World and Nation

Utilities need to spend to beat cyberattacks, leaders say

WASHINGTON — To counter the growing threat of cyberattacks, power utilities must harness the same manpower, money and other resources that they throw at natural disasters, industry leaders said Tuesday.

“Computerized attacks from overseas could disrupt facilities that generate power and the electric grid that transmits it”, said utility executives at an event organized by the Bipartisan Policy Center. And, the executives predicted, it’s not a question of if, but when, a disabling attack will happen.

The questions then become “how do you respond?” and “how was your resilience?” in the face of that attack, Saunders added.

Chris Peters, vice president for critical infrastructure protection at Entergy, said the company has a five-year plan to bolster resources to counter cyberattacks.

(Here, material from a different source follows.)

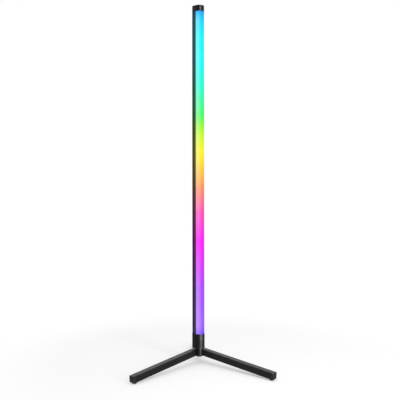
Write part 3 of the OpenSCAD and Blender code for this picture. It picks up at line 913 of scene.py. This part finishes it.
def build_plug(leg):
    """End plug: a head flush with the tube with a rounded end, and a block inside."""
    half, base = LEG_W / 2, leg.length - PLUG_HEAD
    brk = 0.3
    s = Shell()
    rings = [tube_ring(s, SPIGOT_W / 2 - 0.8, SPIGOT_R, base - PLUG_SPIGOT),
             tube_ring(s, SPIGOT_W / 2, SPIGOT_R, base - PLUG_SPIGOT + 1),
             tube_ring(s, SPIGOT_W / 2, SPIGOT_R, base), tube_ring(s, half - brk, LEG_R - brk, base, 1),
             tube_ring(s, half, LEG_R, base + brk, 1), tube_ring(s, half, LEG_R, base + 1.5),
             tube_ring(s, half, LEG_R, leg.length - PLUG_EDGE - 0.5)]
    for turn in PLUG_TURNS:
        inset, below = on_edge(PLUG_EDGE, turn)
        worn = 1 if turn < PLUG_TURNS[-2] else 0
        rings.append(tube_ring(s, half - inset, LEG_R - 0.25 * inset, leg.length - below, worn))
    rings.append(tube_ring(s, half - PLUG_EDGE - 1, LEG_R - 1, leg.length))
    s.loft(rings)
    dress(s.made(f"end_plug_{leg.name}", leg_matrix(leg)), "base", PLUG_BLACK, "black_plastic",
          f"leg_plug_{leg.name}")


def leg_underside(leg, u):
    """Height of a leg's underside at a plan distance u from where the legs meet."""
    return HUB_Z - u * math.tan(leg.slope) - LEG_W / 2 / math.cos(leg.slope)


def build_foot(leg):
    """Rubber foot: ribbed tread, rounded lower edge, top cut to the leg's slope."""
    steps = 56
    s = Shell()

    def flat_ring(r, z, edge=0.0):
        return s.ring(level(circle(r, steps), z), edge)

    def sloped_ring(r, below=0.0, edge=0.0):
        return s.ring([(x, y, leg_underside(leg, leg.foot + x) - below) for x, y in circle(r, steps)], edge)

    rings = [sloped_ring(FOOT_HOLE_R), sloped_ring(FOOT_R - 0.3), sloped_ring(FOOT_R, 0.3, 1)]
    for turn in EDGE_TURNS:
        inset, z = on_edge(FOOT_EDGE, turn)
        rings.append(flat_ring(FOOT_R - inset, z, 1))
    tread = [(6.1, 0.0), (6.0, 0.35), (5.6, 0.35), (5.5, 0.0)]
    recess = [(FOOT_RECESS_R + 0.25, 0.0), (FOOT_RECESS_R, 0.25), (FOOT_RECESS_R, FOOT_RECESS),
              (FOOT_HOLE_R, FOOT_RECESS)]
    rings += [flat_ring(r, z) for r, z in tread + recess]
    s.loft(rings + rings[:1], ends=False)
    dress(s.made(f"rubber_foot_{leg.name}", foot_matrix(leg)), "base", RUBBER, "foot_rubber",
          f"foot_{leg.name}")


def build_hub():
    """Round post with its swivel pin, and the three spigots inside the legs."""
    s = Shell()
    z0, z1 = POST_BOTTOM + POST_PLUG, SHOULDER_Z - 0.01
    s.lathe([(0, z0), (POST_R - 0.25, z0), (POST_R, z0 + 0.25), (POST_R, z0 + 1.2),
             (POST_R, SHOULDER_Z - 1.6), (POST_R, SHOULDER_Z - 0.6), (POST_R - 0.18, SHOULDER_Z - 0.18),
             (POST_R - 0.6, z1), (PIN_R, z1), (PIN_R, PIN_TOP - 0.6), (PIN_R - 0.6, PIN_TOP), (0, PIN_TOP)],
            96, (5, 6, 7))
    post = s.made("round_post", axis_matrix())
    spigots = []
    for leg in LEGS:
        p = Shell()
        p.loft([tube_ring(p, NECK_W / 2, NECK_R, 0), tube_ring(p, NECK_W / 2, NECK_R, SPIGOT_START - 0.1),
                tube_ring(p, SPIGOT_W / 2, SPIGOT_R, SPIGOT_START),
                tube_ring(p, SPIGOT_W / 2, SPIGOT_R, SPIGOT_LEN - 0.5),
                tube_ring(p, SPIGOT_W / 2 - 0.5, 0.6, SPIGOT_LEN)])
        local = axis_matrix().inverted() @ leg_matrix(leg)
        spigots.append(turned(p.made("spigot"), local))
    # The post takes the darker copy of the powder coat, a painted shade.
    dress(combine(post, spigots, "UNION"), "base", SHADED_POST_COAT, "black_paint", "hub")


def build_post_plug():
    """Plug under the post: dimpled in its middle, rounded round its edge."""
    plug = Shell()
    z, r = POST_BOTTOM, POST_PLUG_EDGE
    top, core = z + POST_PLUG, z + CORE_LEN
    profile = [(0, z + 0.5), (4.0, z + 0.5), (4.3, z + 0.35), (4.6, z + 0.02), (POST_R - r - 0.8, z)]
    for turn in EDGE_TURNS:
        above, inset = on_edge(r, turn)
        profile.append((POST_R - inset, z + above))
    profile += [(POST_R, top - 0.25), (POST_R - 0.25, top), (CORE_R, top), (CORE_R, core), (0, core)]
    plug.lathe(profile, 96, range(5, 13))
    dress(plug.made("post_plug", axis_matrix()), "base", PLUG_BLACK, "black_plastic", "hub_plug")


def build_base_screws():
    upper, lower = [], []
    for leg in LEGS:
        upper.append((countersunk(LEG_SCREW), leg_matrix(leg) @ shift(LEG_SCREW_X, 0, -LEG_W / 2) @ DOWN))
        lower.append((pan(FOOT_SCREW, head=2.2, key=1.3), foot_matrix(leg) @ shift(0, 0, FOOT_RECESS)))
    dress(gathered("leg_fixing_screws", upper), "base", SCREW_BLACK, "black_screw", "leg_screws")
    dress(gathered("foot_fixing_screws", lower), "base", ZINC, "zinc_steel", "foot_screws")


# ---------- hidden pieces keep their CAD mesh ----------

HIDDEN = {
    "retaining_washer": ZINC, "retaining_screw": ZINC, "wave_washer": ZINC, "sleeve_screws": ZINC,
    "jack_nut": ZINC, "joiner_lower": ZINC, "joiner_upper": ZINC, "power_leads": WIRE_BLACK,
    "control_board": BOARD, "board_pad": FOAM, "tape_leads": TINNED, "light_tape": TAPE_WHITE,
    "light_chips": RESIN,
}


def dress_hidden():
    for node, material in HIDDEN.items():
        o = frame["nodes"][node]
        if not o.material_slots:
            o.data.materials.append(material)
        for s in o.material_slots:
            s.material = material


# ---------- floor, world and lights ----------

# The floor's own glow, and the share of it and the shade that the lamp mirrors. The
# pool is where the lit floor turns into plain white, in metres from the origin.
FLOOR_SIZE = 6.0
FLOOR_LIFT = 0.4
FLOOR_MIRRORED = 0.22
POOL = (0.45, 0.9)
FLOOR_PALE = (0.78, 0.8)
FLOOR_MIRROR_SHADE = 0.3


def sees_background(n):
    """1 for rays from the camera or through clear surfaces, less for mirrored ones."""
    path = n.add("ShaderNodeLightPath").outputs
    seen = n.math("MAXIMUM", path["Is Camera Ray"], path["Is Transmission Ray"])
    return n.math("MAXIMUM", seen, n.math("MULTIPLY", path["Is Glossy Ray"], FLOOR_MIRRORED))


def floor_material():
    """Pale floor that the lamps light inside the pool, turning into plain white."""
    m = bpy.data.materials.new("pale_floor")
    m.use_nodes = True
    n = Nodes(m.node_tree)
    pale = n.add("ShaderNodeBsdfDiffuse")
    glossy = n.add("ShaderNodeLightPath").outputs["Is Glossy Ray"]
    seen = n.mix(n.noise(3.0), grey(FLOOR_PALE[0]), grey(FLOOR_PALE[1]))
    n.put(n.mix(glossy, seen, grey(FLOOR_MIRROR_SHADE)), pale.inputs[0])
    lift = n.add("ShaderNodeEmission")
    n.put(n.math("MULTIPLY", sees_background(n), FLOOR_LIFT), lift.inputs[1])
    lit = n.add("ShaderNodeAddShader")
    n.put(pale.outputs[0], lit.inputs[0])
    n.put(lift.outputs[0], lit.inputs[1])
    far = n.add("ShaderNodeEmission")
    n.put(sees_background(n), far.inputs[1])
    distance = n.add("ShaderNodeVectorMath", operation="LENGTH")
    n.put(n.place(), distance.inputs[0])
    both = n.add("ShaderNodeMixShader")
    n.put(n.spread(distance.outputs["Value"], *POOL), both.inputs[0])
    n.put(lit.outputs[0], both.inputs[1])
    n.put(far.outputs[0], both.inputs[2])
    out = n.add("ShaderNodeOutputMaterial")
    n.put(both.outputs[0], out.inputs[0])
    return m


def make_floor():
    bm = bmesh.new()
    bmesh.ops.create_grid(bm, x_segments=8, y_segments=8, size=FLOOR_SIZE)
    mesh = bpy.data.meshes.new("studio_floor")
    bm.to_mesh(mesh)
    bm.free()
    floor = bpy.data.objects.new("studio_floor", mesh)
    scene.collection.objects.link(floor)
    mesh.materials.append(floor_material())


WORLD_FILL = 0.38
MIRROR_DARK = 0.04
MIRROR_LEFT = 0.4
MIRROR_ABOVE = 0.95
# Where the mirrored panels fade in, by the X, Y and Z parts of a unit vector towards them
PANEL_X = (-0.8, -1.0)
PANEL_Y = (0.45, 0.1)
ABOVE_Z = (0.14, 0.34)
ABOVE_Y = (-0.2, 0.3)
ABOVE_FRONT = 0.3


def make_world():
    """White where it is seen directly. Mirrored in the lamp it is dark, with a pale
    panel on the left and nearly white from well above the horizon. It lights softly."""
    world = bpy.data.worlds.new("studio")
    world.use_nodes = True
    scene.world = world
    n = Nodes(world.node_tree)
    path = n.add("ShaderNodeLightPath").outputs
    d = n.add("ShaderNodeSeparateXYZ")
    n.put(n.add("ShaderNodeTexCoord").outputs["Generated"], d.inputs[0])
    left = n.math("MULTIPLY", n.spread(d.outputs[0], *PANEL_X, 0.0, MIRROR_LEFT),
                  n.spread(d.outputs[1], *PANEL_Y))
    above = n.math("MULTIPLY", n.spread(d.outputs[2], *ABOVE_Z, 0.0, MIRROR_ABOVE),
                   n.spread(d.outputs[1], *ABOVE_Y, ABOVE_FRONT, 1.0))
    mirrored = n.math("MAXIMUM", n.math("MAXIMUM", left, above), MIRROR_DARK)
    glossy = n.math("MAXIMUM", path["Is Glossy Ray"], path["Is Transmission Ray"])
    fill = n.mix(glossy, grey(WORLD_FILL), mirrored)
    strength = n.mix(path["Is Camera Ray"], fill, grey(1.0))
    back = n.add("ShaderNodeBackground")
    n.put(strength, back.inputs[0])
    out = n.add("ShaderNodeOutputWorld")
    n.put(back.outputs[0], out.inputs[0])


SIDE_ANGLE = 38.0
HIGH_ANGLE = 26.0
LAMP_DISTANCE = 2.2
GLEAM_BLEND = 0.4
GLEAM_SIZE = 0.06


def aimed(data, place, target):
    o = bpy.data.objects.new(data.name, data)
    scene.collection.objects.link(o)
    o.location = place
    o.rotation_euler = (Vector(target) - Vector(place)).to_track_quat("-Z", "Y").to_euler()
    o.visible_camera = False
    return o


def soft_light(name, place, target, width, height, watts):
    data = bpy.data.lights.new(name, "AREA")
    data.shape, data.size, data.size_y, data.energy = "RECTANGLE", width, height, watts
    return aimed(data, place, target)


def gleam(name, place, target, beam, watts):
    """Narrow spot, beam degrees wide, that gives only a highlight on what it hits."""
    data = bpy.data.lights.new(name, "SPOT")
    data.spot_size = math.radians(beam)
    data.spot_blend = GLEAM_BLEND
    data.shadow_soft_size = GLEAM_SIZE
    data.energy = watts
    aimed(data, place, target).visible_diffuse = False


def round_lamp(angle, z):
    """A place round the pole, at an angle in degrees to the camera's right."""
    a = math.radians(-90) - CAM_TURN + math.radians(angle)
    return (LAMP_DISTANCE * math.cos(a), AXIS_Y * MM + LAMP_DISTANCE * math.sin(a), z)


def on_pole(z):
    return (0, AXIS_Y * MM, z)


def make_lights():
    soft_light("overhead", (0, -0.1, 2.4), (0, -0.05, 0), width=2.6, height=2.6, watts=20)
    soft_light("side", round_lamp(SIDE_ANGLE, 0.9), on_pole(0.7), width=0.6, height=1.8, watts=20)
    gleam("low_gleam", round_lamp(SIDE_ANGLE, 0.35), on_pole(0.09), beam=5.5, watts=420)
    gleam("high_gleam", round_lamp(HIGH_ANGLE, 2.0), on_pole(1.4), beam=4.5, watts=50)


# ---------- the lamp ----------

build_hub()
build_post_plug()
for one_leg in LEGS:
    build_leg(one_leg)
    build_plug(one_leg)
    build_foot(one_leg)
build_base_screws()
build_bush()
build_sleeve()
build_inlet()
build_pole()
build_cap()
dress_hidden()
make_floor()
make_world()
make_lights()

scene.view_settings.view_transform = "Standard"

“We have to treat the cyberthreat with the same respect that we give to forces of nature that impact our grid,” Peters said. “We have to put the same comprehensive approach and the same attention to cyberthreats as we do to the other threats that impact our system.”

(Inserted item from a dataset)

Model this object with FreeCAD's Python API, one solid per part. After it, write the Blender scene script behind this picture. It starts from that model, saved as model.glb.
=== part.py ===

A report released by Sen. Ed Markey, D-Mass., and Rep. Henry Waxman, D-Calif., earlier this year highlighted the threat; according to the lawmakers’ analysis, one power utility said it already fields 10,000 attempted attacks every month.

The electric grid’s vulnerability stems in part from its broad reach. An attack on one region or supplier can quickly ripple to others.

Overall, industry leaders said they need better information-sharing among the nation’s 3,300 utilities and with the federal government to help identify attacks and combat threats.

For instance, said Pepco’s director of information technology infrastructure, Doug Myers, the government could do a better job of giving power utilities “a dynamic feed of known bad IP addresses.”

Saunders stressed that information sharing should be a two-way street. While the focus often is on utilities needing information from the federal government, he said, “I’d like to raise my hand and tell the federal government that I think we have information that may be helpful to you.”

Utilities also insist they need liability protection for good-faith information sharing, but privacy activists have criticized the broad reach of the main legislation to insulate the industry, a bill passed by the House earlier this year. Gen. Michael Hayden, the former head of the CIA and the National Security Agency, said he did not expect congressional action on the issue.

Myers said it was appropriate to talk about the role of the federal government in recouping the costs of better cybersecurity, given the national interest in maintaining a robust grid and electric supply.

Separately, Hayden speculated that cyberattacks could be mounted in retaliation if the U.S. arrests Edward Snowden, the former intelligence analyst who leaked information about top-secret NSA surveillance programs.